Frost Bank likes to think of itself as being synonymous with Texas.

In television commercials throughout the last decade, the San Antonio bank — the largest bank operating only in Texas and the main banking subsidiary of Cullen/Frost Bankers Inc. — has touted that its employees are Texans first and bankers second, and that it "speaks Texan."

That tight local connection fuels an independent-minded spirit in an era when mergers and acquisitions en masse are considered inevitable. Frost Bank isn't alone.

With the market trying to peg who's a buyer and who's a seller, some analysts put a handful of midsize banks, including Zions Bancorp. and UMB Financial Corp., in a category all their own: highly unlikely to ever be sold.

Certainly all publicly traded banks must make decisions based on what is best for shareholders. But, as experts like to point out, banks are sold, not bought, and there is something to be said for the influence hometown pride or family history can have in a bank's decision-making.

"There are banks that fiercely want to remain independent," said Bruce Voelker, managing director of Accenture's U.S. banking practice. "There's a fiduciary responsibility to look at offers. But in the end if the bank management team and the board wants to remain independent, believes they can grow independently, they can make that decision."
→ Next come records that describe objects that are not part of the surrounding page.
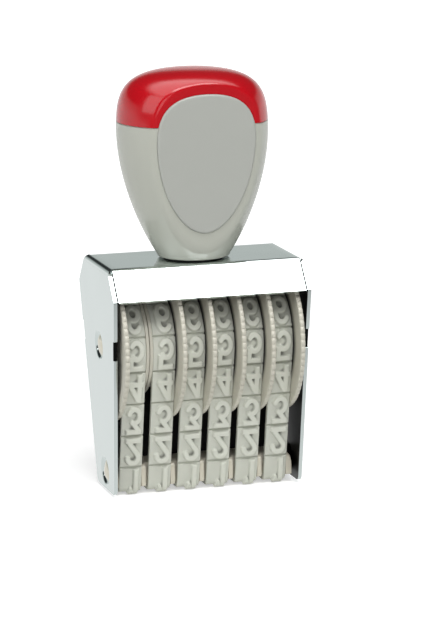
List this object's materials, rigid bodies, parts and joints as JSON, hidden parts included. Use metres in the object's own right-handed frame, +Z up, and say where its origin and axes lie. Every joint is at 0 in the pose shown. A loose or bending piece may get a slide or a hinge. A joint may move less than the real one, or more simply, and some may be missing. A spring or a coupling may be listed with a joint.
{
  "type": "numbering machine",
  "caption": "Hand numbering stamp: folded chrome frame, finger wheels and endless digit bands over a bridge, grey handle with a red cap.",
  "frame": {"origin": "centre of the printing face on the paper, under the middle of the frame", "axes": "+Z up from the paper along the handle, +X along the wheel axle to the right, +Y to the back"},
  "size_m": [0.056, 0.0428, 0.1174],
  "materials": {
    "frame": "bright chrome plate",
    "rivet_steel": "peened steel",
    "washer_steel": "zinc plated",
    "wheel_plastic": "satin moulded cream",
    "band_rubber": "matt grey-green rubber",
    "bridge": "satin moulded cream",
    "handle_stud": "zinc plated",
    "handle_seat_washer": "matt black",
    "handle_insert": "turned",
    "handle_body": "glossy moulded grey",
    "handle_cap": "glossy moulded red",
    "badge": "glossy moulded light grey"
  },
  "bodies": {
    "stamp": {"frame": "frame", "axle": "rivet_steel", "axle_washer_left": "washer_steel", "axle_washer_right": "washer_steel", "band_1": "band_rubber", "band_2": "band_rubber", "band_3": "band_rubber", "band_4": "band_rubber", "band_5": "band_rubber", "band_6": "band_rubber", "bridge": "bridge", "bridge_rod": "rivet_steel", "handle_stud": "handle_stud", "handle_seat_washer": "handle_seat_washer", "handle_insert": "handle_insert", "handle_body": "handle_body", "handle_cap": "handle_cap", "badge_front": "badge", "badge_back": "badge"},
    "wheel_1": {"wheel_1": "wheel_plastic"},
    "wheel_2": {"wheel_2": "wheel_plastic"},
    "wheel_3": {"wheel_3": "wheel_plastic"},
    "wheel_4": {"wheel_4": "wheel_plastic"},
    "wheel_5": {"wheel_5": "wheel_plastic"},
    "wheel_6": {"wheel_6": "wheel_plastic"}
  },
  "joints": [
    {"name": "wheel_1_turn", "type": "hinge", "parent": "stamp", "child": "wheel_1", "pos_m": [0, 0, 0.0418], "axis": [1, 0, 0], "continuous": true},
    {"name": "wheel_2_turn", "type": "hinge", "parent": "stamp", "child": "wheel_2", "pos_m": [0, 0, 0.0418], "axis": [1, 0, 0], "continuous": true},
    {"name": "wheel_3_turn", "type": "hinge", "parent": "stamp", "child": "wheel_3", "pos_m": [0, 0, 0.0418], "axis": [1, 0, 0], "continuous": true},
    {"name": "wheel_4_turn", "type": "hinge", "parent": "stamp", "child": "wheel_4", "pos_m": [0, 0, 0.0418], "axis": [1, 0, 0], "continuous": true},
    {"name": "wheel_5_turn", "type": "hinge", "parent": "stamp", "child": "wheel_5", "pos_m": [0, 0, 0.0418], "axis": [1, 0, 0], "continuous": true},
    {"name": "wheel_6_turn", "type": "hinge", "parent": "stamp", "child": "wheel_6", "pos_m": [0, 0, 0.0418], "axis": [1, 0, 0], "continuous": true}
  ]
}
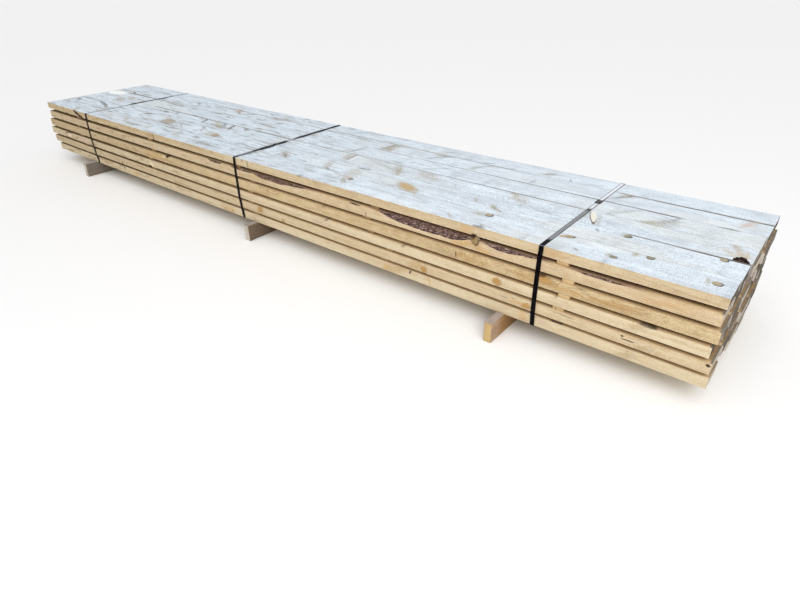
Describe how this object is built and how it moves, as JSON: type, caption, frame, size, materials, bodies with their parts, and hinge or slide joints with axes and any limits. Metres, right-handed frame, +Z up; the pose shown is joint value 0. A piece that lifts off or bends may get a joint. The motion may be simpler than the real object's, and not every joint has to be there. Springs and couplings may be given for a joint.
{
  "type": "stack of lumber",
  "caption": "Long stack of rough-sawn softwood planks in layers on thin stickers, bound by black straps and carried on low bearers.",
  "frame": {"origin": "middle of the stack's footprint, on the ground under the bearers", "axes": "+X along the planks to the right end, +Y from the front to the back, +Z up"},
  "size_m": [4.9264, 1.052, 0.4601],
  "materials": {
    "rough_softwood": "rough sawn, undressed, sun-bleached on top",
    "sticker_wood": "rough sawn lath",
    "weathered_wood": "rough sawn, weathered grey-brown",
    "black_strap": "smooth black strapping, glossy",
    "seal_metal": "dark crimped sheet metal"
  },
  "bodies": {
    "root": {"plank_layer_1": "rough_softwood", "plank_layer_2": "rough_softwood", "plank_layer_3": "rough_softwood", "plank_layer_4": "rough_softwood", "plank_layer_5": "rough_softwood", "plank_layer_6": "rough_softwood", "stickers_1": "sticker_wood", "stickers_2": "sticker_wood", "stickers_3": "sticker_wood", "stickers_4": "sticker_wood", "stickers_5": "sticker_wood", "bearer_left": "weathered_wood", "bearer_middle": "weathered_wood", "bearer_right": "weathered_wood", "strap_left": "black_strap", "strap_middle": "black_strap", "strap_right": "black_strap", "seal_left": "seal_metal", "seal_middle": "seal_metal", "seal_right": "seal_metal"}
  },
  "joints": []
}
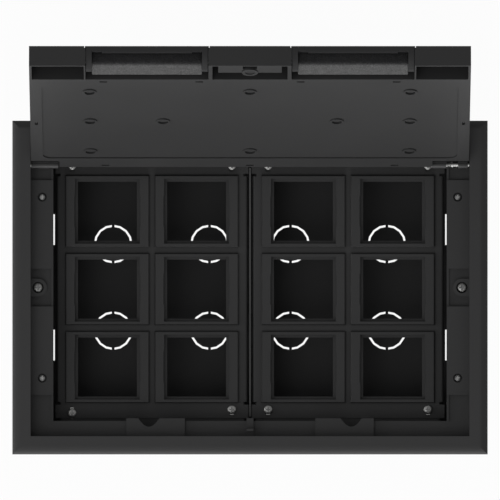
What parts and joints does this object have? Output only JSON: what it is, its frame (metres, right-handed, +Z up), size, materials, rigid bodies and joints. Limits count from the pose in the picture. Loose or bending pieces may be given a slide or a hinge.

Factors like community ties and rich histories tend to hold more weight at midtier banks, many of which expanded in earlier years through acquisitions and now see an opportunity in focusing on organic growth.

"To the extent that a sense of community is maybe a de-motivating factor that could affect the desire to sell, I would think as a bank gets bigger and bigger that sense of community becomes less and less of a factor," said William Fitting, group practice manager at the bank consultancy CCG Catalyst.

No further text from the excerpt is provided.